_Given problem_
Below are several records. Retype exactly those lines running from the one with "Reconstruct the object" through the one with "GOLDEN_TURN = 2.399963", end lines included, and no others.
= = =
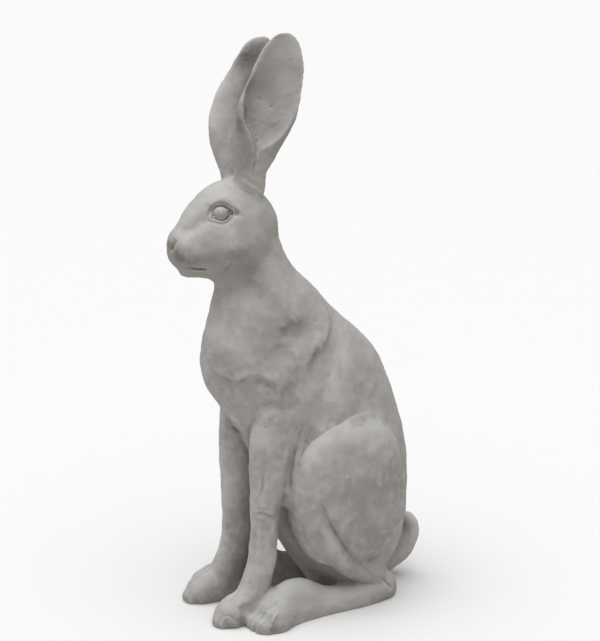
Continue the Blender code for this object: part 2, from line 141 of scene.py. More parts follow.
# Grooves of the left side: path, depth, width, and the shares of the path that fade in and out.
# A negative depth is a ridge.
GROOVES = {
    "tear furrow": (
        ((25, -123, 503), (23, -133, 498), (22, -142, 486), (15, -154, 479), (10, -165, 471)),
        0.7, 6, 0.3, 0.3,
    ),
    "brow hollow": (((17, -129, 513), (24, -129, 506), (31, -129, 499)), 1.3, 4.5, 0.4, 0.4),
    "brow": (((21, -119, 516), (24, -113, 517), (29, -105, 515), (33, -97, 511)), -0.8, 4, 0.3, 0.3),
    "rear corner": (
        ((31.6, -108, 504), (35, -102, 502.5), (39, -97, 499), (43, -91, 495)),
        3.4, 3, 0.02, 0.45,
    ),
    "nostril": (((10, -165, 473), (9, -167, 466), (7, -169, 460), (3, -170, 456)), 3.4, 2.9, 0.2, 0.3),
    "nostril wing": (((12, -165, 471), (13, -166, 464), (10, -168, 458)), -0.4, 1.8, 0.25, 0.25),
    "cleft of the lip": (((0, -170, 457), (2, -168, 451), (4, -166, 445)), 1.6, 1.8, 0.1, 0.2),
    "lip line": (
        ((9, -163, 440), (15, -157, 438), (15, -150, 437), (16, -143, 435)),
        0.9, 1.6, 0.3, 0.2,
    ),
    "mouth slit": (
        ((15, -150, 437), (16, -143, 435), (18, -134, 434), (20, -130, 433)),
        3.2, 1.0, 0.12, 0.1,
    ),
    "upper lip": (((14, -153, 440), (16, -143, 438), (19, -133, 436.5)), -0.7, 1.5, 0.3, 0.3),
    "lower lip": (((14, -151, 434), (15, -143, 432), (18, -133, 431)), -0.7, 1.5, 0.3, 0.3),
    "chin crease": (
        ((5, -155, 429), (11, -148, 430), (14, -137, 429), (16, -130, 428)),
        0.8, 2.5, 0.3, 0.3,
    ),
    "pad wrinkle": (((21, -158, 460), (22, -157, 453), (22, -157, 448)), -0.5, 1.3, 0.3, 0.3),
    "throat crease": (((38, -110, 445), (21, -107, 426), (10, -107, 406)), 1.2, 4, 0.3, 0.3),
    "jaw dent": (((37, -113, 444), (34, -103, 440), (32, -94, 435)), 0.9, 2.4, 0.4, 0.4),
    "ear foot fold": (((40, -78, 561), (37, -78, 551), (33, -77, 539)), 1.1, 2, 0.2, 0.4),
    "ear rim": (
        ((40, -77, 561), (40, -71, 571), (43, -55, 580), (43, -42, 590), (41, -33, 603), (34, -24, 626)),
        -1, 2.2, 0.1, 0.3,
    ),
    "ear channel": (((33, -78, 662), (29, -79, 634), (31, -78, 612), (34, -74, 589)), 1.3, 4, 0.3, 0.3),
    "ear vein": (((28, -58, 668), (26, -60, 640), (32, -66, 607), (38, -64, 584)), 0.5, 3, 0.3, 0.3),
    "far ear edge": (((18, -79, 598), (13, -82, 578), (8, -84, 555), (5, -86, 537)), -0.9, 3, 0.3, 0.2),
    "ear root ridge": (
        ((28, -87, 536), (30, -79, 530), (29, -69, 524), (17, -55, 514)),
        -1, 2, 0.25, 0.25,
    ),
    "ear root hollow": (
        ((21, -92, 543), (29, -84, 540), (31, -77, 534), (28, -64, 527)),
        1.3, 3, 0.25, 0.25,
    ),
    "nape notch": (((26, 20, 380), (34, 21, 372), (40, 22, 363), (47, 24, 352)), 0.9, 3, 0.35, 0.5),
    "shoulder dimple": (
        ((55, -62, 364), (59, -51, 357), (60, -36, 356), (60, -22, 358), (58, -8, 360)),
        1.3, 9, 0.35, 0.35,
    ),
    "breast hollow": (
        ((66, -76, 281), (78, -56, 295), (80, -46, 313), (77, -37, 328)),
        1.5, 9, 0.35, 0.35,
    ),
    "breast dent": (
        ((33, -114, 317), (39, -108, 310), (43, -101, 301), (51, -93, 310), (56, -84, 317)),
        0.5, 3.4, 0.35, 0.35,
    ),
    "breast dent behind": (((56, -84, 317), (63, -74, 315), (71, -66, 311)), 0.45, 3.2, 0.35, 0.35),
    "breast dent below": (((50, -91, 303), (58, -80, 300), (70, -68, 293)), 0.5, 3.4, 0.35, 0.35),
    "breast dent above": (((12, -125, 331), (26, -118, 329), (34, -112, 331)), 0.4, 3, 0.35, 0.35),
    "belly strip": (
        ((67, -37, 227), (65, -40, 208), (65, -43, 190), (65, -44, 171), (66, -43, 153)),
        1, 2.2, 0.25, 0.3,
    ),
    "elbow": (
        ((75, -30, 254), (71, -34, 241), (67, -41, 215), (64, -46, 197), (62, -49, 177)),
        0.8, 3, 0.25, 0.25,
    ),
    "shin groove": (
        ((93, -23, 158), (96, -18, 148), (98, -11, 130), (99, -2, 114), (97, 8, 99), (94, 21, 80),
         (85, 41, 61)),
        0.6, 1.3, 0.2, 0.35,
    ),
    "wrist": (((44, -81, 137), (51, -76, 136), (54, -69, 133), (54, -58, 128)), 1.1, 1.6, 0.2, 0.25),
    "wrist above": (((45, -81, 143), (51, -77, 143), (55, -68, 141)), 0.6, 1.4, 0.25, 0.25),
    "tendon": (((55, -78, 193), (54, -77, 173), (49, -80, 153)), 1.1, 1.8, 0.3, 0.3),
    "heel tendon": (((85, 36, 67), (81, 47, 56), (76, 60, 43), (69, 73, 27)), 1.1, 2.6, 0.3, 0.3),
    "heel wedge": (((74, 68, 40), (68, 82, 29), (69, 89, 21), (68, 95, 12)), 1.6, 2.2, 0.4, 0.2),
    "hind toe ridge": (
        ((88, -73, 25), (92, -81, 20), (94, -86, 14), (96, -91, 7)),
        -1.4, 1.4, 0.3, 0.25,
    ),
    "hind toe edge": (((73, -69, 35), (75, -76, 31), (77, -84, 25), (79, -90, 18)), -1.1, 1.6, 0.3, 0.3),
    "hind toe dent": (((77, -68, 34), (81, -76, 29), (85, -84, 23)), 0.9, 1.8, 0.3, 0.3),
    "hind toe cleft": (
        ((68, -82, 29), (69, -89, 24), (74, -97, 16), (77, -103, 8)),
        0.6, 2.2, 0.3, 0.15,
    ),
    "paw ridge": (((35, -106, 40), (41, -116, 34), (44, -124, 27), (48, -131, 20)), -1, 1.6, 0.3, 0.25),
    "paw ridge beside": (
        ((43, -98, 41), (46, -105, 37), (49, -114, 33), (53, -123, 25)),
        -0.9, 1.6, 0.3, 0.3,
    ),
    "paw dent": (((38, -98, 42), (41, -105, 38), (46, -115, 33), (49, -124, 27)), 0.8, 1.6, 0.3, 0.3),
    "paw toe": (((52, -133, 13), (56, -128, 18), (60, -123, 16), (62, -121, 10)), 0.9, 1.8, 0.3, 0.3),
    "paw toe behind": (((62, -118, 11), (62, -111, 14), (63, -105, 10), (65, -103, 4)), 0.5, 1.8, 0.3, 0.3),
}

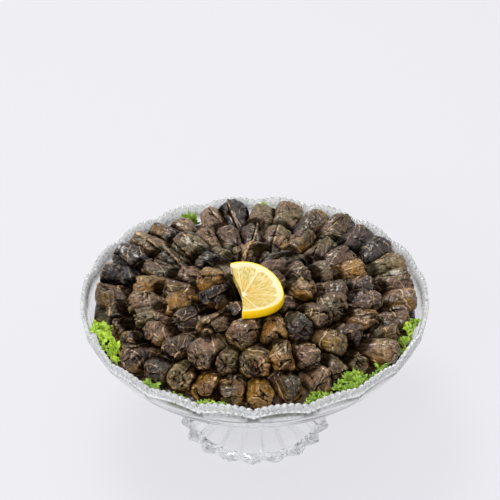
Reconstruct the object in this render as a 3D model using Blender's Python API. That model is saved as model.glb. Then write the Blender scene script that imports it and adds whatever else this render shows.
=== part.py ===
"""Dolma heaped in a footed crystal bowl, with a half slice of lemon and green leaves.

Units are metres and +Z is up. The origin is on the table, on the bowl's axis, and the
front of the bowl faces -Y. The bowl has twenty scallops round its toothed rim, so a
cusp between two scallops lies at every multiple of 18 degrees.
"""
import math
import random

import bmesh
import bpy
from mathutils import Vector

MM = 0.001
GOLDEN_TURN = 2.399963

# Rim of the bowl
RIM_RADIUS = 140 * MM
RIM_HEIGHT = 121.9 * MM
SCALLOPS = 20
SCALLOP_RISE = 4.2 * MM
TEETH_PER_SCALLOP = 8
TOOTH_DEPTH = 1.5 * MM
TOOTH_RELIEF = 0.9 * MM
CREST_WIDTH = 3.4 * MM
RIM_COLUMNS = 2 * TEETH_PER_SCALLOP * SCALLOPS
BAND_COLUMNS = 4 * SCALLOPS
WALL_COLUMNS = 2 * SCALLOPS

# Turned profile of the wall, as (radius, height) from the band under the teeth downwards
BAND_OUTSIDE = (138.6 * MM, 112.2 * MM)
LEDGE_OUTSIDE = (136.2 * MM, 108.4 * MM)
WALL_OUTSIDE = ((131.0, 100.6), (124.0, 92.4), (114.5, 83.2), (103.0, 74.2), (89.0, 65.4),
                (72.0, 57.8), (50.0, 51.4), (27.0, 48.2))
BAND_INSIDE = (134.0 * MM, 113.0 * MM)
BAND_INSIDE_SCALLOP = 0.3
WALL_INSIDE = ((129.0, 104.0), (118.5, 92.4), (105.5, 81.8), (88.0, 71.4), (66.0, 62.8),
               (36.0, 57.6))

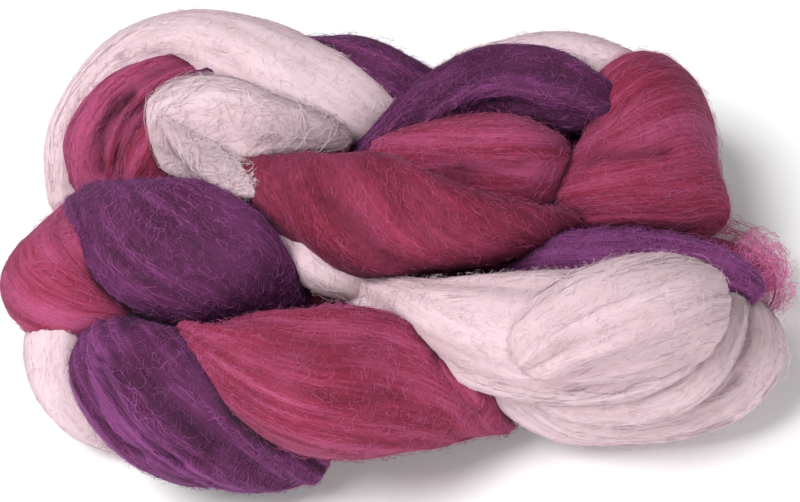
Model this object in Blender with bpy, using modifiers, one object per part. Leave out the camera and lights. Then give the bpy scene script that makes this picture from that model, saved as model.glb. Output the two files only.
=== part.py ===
= = =
_Correct output_
Reconstruct the object in this render as a 3D model using Blender's Python API. That model is saved as model.glb. Then write the Blender scene script that imports it and adds whatever else this render shows.
=== part.py ===
"""Dolma heaped in a footed crystal bowl, with a half slice of lemon and green leaves.

Units are metres and +Z is up. The origin is on the table, on the bowl's axis, and the
front of the bowl faces -Y. The bowl has twenty scallops round its toothed rim, so a
cusp between two scallops lies at every multiple of 18 degrees.
"""
import math
import random

import bmesh
import bpy
from mathutils import Vector

MM = 0.001
GOLDEN_TURN = 2.399963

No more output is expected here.